• WRITTEN TASK: Below is a block of data; give all of it again word for word.

• DATA:
***

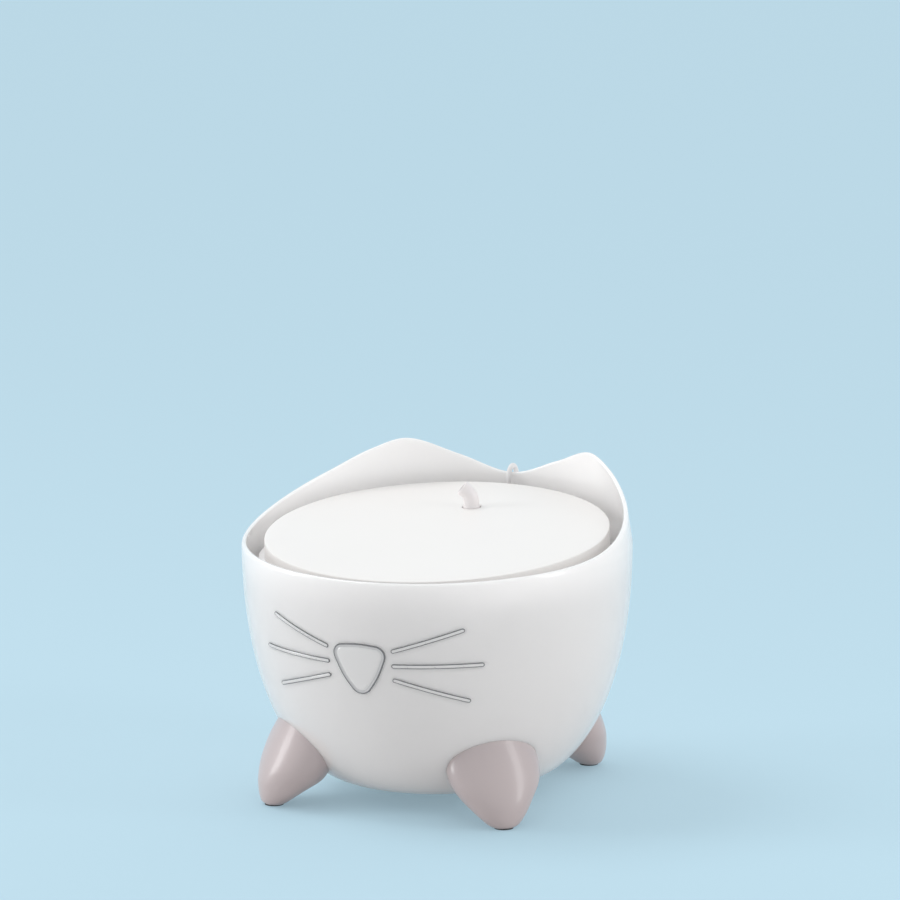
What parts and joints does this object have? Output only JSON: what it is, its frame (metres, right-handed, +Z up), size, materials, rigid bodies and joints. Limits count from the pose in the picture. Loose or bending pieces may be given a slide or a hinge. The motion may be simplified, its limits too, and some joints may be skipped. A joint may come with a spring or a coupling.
{
  "type": "pet water fountain",
  "caption": "Footed bowl with ear tips, pump, clear riser tube, filter tray, filter pad, sloping lid and bent spout that lift off one another.",
  "frame": {"origin": "on the table under the middle of the footed bowl's bounding box", "axes": "+Z up; the face with nose and whiskers looks along -Y"},
  "size_m": [0.226, 0.2912, 0.1861],
  "materials": {
    "bowl_plastic": "glossy moulded white",
    "window_grey": "smooth clear-grey window",
    "window_clear": "smooth clear window",
    "foot_taupe": "satin taupe",
    "pad_rubber": "matt",
    "screw_steel": "plain",
    "pump_plastic": "satin light grey",
    "pump_white": "satin off-white",
    "red_lens": "clear red",
    "clear_lens": "clear",
    "magnet_grey": "bonded ferrite",
    "core_steel": "laminated",
    "coil_copper": "varnished copper wire",
    "cup_rubber": "soft clear-grey",
    "tube_clear": "clear plastic",
    "tray_plastic": "satin white",
    "sheet_fabric": "non-woven",
    "pouch_fabric": "thin non-woven",
    "carbon_grey": "packed granules",
    "resin_peach": "packed granules",
    "lid_plastic": "satin white",
    "spout_plastic": "smooth white",
    "cord_white": "smooth white jacket",
    "plug_plastic": "satin white",
    "plug_steel": "plated"
  },
  "bodies": {
    "bowl": {"bowl_shell": "bowl_plastic", "nose_window": "window_grey", "whisker_windows": "window_clear", "foot_front_left": "foot_taupe", "foot_front_right": "foot_taupe", "foot_rear_left": "foot_taupe", "foot_rear_right": "foot_taupe", "foot_pads": "pad_rubber", "foot_screws": "screw_steel", "cord_run": "cord_white", "cord_coil": "cord_white", "cord_tail": "cord_white", "coil_tie": "plug_plastic", "plug_body": "plug_plastic", "plug_shell": "plug_steel"},
    "pump": {"pump_housing": "pump_plastic", "pump_end_panel": "pump_white", "inlet_cover": "pump_white", "shaft_bushes": "pump_white", "stator_core": "core_steel", "stator_coils": "coil_copper", "led_lens": "red_lens", "sensor_lens": "clear_lens", "suction_cups": "cup_rubber", "cord_gland": "pump_white"},
    "impeller": {"impeller": "pump_white", "rotor_magnet": "magnet_grey", "impeller_shaft": "screw_steel"},
    "knob": {"flow_knob": "pump_white"},
    "tube": {"riser_tube": "tube_clear"},
    "tray": {"filter_tray": "tray_plastic", "spout_cup": "tray_plastic"},
    "ring": {"pull_ring": "tray_plastic"},
    "filter": {"filter_sheet": "sheet_fabric", "filter_pouch": "pouch_fabric", "filter_carbon": "carbon_grey", "filter_resin": "resin_peach"},
    "lid": {"lid": "lid_plastic"},
    "spout": {"spout": "spout_plastic"}
  },
  "joints": [
    {"name": "pump_lift", "type": "slide", "parent": "bowl", "child": "pump", "axis": [0, 0, 1], "range_m": [0, 0.1334]},
    {"name": "tube_lift", "type": "slide", "parent": "pump", "child": "tube", "axis": [0, 0, 1], "range_m": [0, 0.0082]},
    {"name": "tray_lift", "type": "slide", "parent": "tube", "child": "tray", "axis": [0, 0, 1], "range_m": [0, 0.0117]},
    {"name": "filter_lift", "type": "slide", "parent": "tray", "child": "filter", "axis": [0, 0, 1], "range_m": [0, 0.0555]},
    {"name": "lid_lift", "type": "slide", "parent": "filter", "child": "lid", "axis": [0, 0, 1], "range_m": [0, 0.0142]},
    {"name": "spout_lift", "type": "slide", "parent": "lid", "child": "spout", "axis": [0, 0, 1], "range_m": [0, 0.0292]},
    {"name": "impeller_spin", "type": "hinge", "parent": "pump", "child": "impeller", "pos_m": [-0.00764, 0.04236, 0.03355], "axis": [-0.7071, -0.7071, 0], "continuous": true},
    {"name": "knob_turn", "type": "hinge", "parent": "pump", "child": "knob", "pos_m": [-0.01259, 0.01902, 0.0406], "axis": [-0.7071, -0.7071, 0], "range_deg": [0, 180]},
    {"name": "ring_fold", "type": "hinge", "parent": "tray", "child": "ring", "pos_m": [-0.00569, 0.06279, 0.1417], "axis": [0.9135, 0.4067, 0], "range_deg": [0, 90]}
  ],
  "couplings": [
    {"joint": "ring_fold", "follows": "filter_lift", "rad_per_m": 28.298}
  ]
}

***

• RIGHT ANSWER:
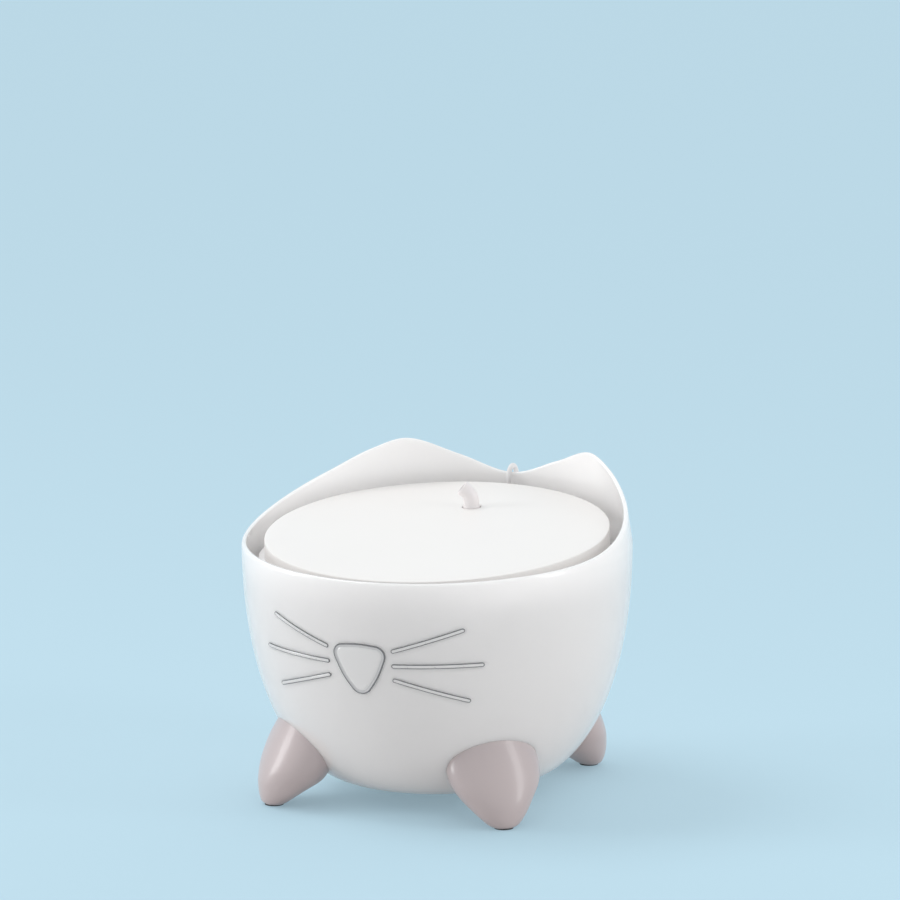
What parts and joints does this object have? Output only JSON: what it is, its frame (metres, right-handed, +Z up), size, materials, rigid bodies and joints. Limits count from the pose in the picture. Loose or bending pieces may be given a slide or a hinge. The motion may be simplified, its limits too, and some joints may be skipped. A joint may come with a spring or a coupling.
{
  "type": "pet water fountain",
  "caption": "Footed bowl with ear tips, pump, clear riser tube, filter tray, filter pad, sloping lid and bent spout that lift off one another.",
  "frame": {"origin": "on the table under the middle of the footed bowl's bounding box", "axes": "+Z up; the face with nose and whiskers looks along -Y"},
  "size_m": [0.226, 0.2912, 0.1861],
  "materials": {
    "bowl_plastic": "glossy moulded white",
    "window_grey": "smooth clear-grey window",
    "window_clear": "smooth clear window",
    "foot_taupe": "satin taupe",
    "pad_rubber": "matt",
    "screw_steel": "plain",
    "pump_plastic": "satin light grey",
    "pump_white": "satin off-white",
    "red_lens": "clear red",
    "clear_lens": "clear",
    "magnet_grey": "bonded ferrite",
    "core_steel": "laminated",
    "coil_copper": "varnished copper wire",
    "cup_rubber": "soft clear-grey",
    "tube_clear": "clear plastic",
    "tray_plastic": "satin white",
    "sheet_fabric": "non-woven",
    "pouch_fabric": "thin non-woven",
    "carbon_grey": "packed granules",
    "resin_peach": "packed granules",
    "lid_plastic": "satin white",
    "spout_plastic": "smooth white",
    "cord_white": "smooth white jacket",
    "plug_plastic": "satin white",
    "plug_steel": "plated"
  },
  "bodies": {
    "bowl": {"bowl_shell": "bowl_plastic", "nose_window": "window_grey", "whisker_windows": "window_clear", "foot_front_left": "foot_taupe", "foot_front_right": "foot_taupe", "foot_rear_left": "foot_taupe", "foot_rear_right": "foot_taupe", "foot_pads": "pad_rubber", "foot_screws": "screw_steel", "cord_run": "cord_white", "cord_coil": "cord_white", "cord_tail": "cord_white", "coil_tie": "plug_plastic", "plug_body": "plug_plastic", "plug_shell": "plug_steel"},
    "pump": {"pump_housing": "pump_plastic", "pump_end_panel": "pump_white", "inlet_cover": "pump_white", "shaft_bushes": "pump_white", "stator_core": "core_steel", "stator_coils": "coil_copper", "led_lens": "red_lens", "sensor_lens": "clear_lens", "suction_cups": "cup_rubber", "cord_gland": "pump_white"},
    "impeller": {"impeller": "pump_white", "rotor_magnet": "magnet_grey", "impeller_shaft": "screw_steel"},
    "knob": {"flow_knob": "pump_white"},
    "tube": {"riser_tube": "tube_clear"},
    "tray": {"filter_tray": "tray_plastic", "spout_cup": "tray_plastic"},
    "ring": {"pull_ring": "tray_plastic"},
    "filter": {"filter_sheet": "sheet_fabric", "filter_pouch": "pouch_fabric", "filter_carbon": "carbon_grey", "filter_resin": "resin_peach"},
    "lid": {"lid": "lid_plastic"},
    "spout": {"spout": "spout_plastic"}
  },
  "joints": [
    {"name": "pump_lift", "type": "slide", "parent": "bowl", "child": "pump", "axis": [0, 0, 1], "range_m": [0, 0.1334]},
    {"name": "tube_lift", "type": "slide", "parent": "pump", "child": "tube", "axis": [0, 0, 1], "range_m": [0, 0.0082]},
    {"name": "tray_lift", "type": "slide", "parent": "tube", "child": "tray", "axis": [0, 0, 1], "range_m": [0, 0.0117]},
    {"name": "filter_lift", "type": "slide", "parent": "tray", "child": "filter", "axis": [0, 0, 1], "range_m": [0, 0.0555]},
    {"name": "lid_lift", "type": "slide", "parent": "filter", "child": "lid", "axis": [0, 0, 1], "range_m": [0, 0.0142]},
    {"name": "spout_lift", "type": "slide", "parent": "lid", "child": "spout", "axis": [0, 0, 1], "range_m": [0, 0.0292]},
    {"name": "impeller_spin", "type": "hinge", "parent": "pump", "child": "impeller", "pos_m": [-0.00764, 0.04236, 0.03355], "axis": [-0.7071, -0.7071, 0], "continuous": true},
    {"name": "knob_turn", "type": "hinge", "parent": "pump", "child": "knob", "pos_m": [-0.01259, 0.01902, 0.0406], "axis": [-0.7071, -0.7071, 0], "range_deg": [0, 180]},
    {"name": "ring_fold", "type": "hinge", "parent": "tray", "child": "ring", "pos_m": [-0.00569, 0.06279, 0.1417], "axis": [0.9135, 0.4067, 0], "range_deg": [0, 90]}
  ],
  "couplings": [
    {"joint": "ring_fold", "follows": "filter_lift", "rad_per_m": 28.298}
  ]
}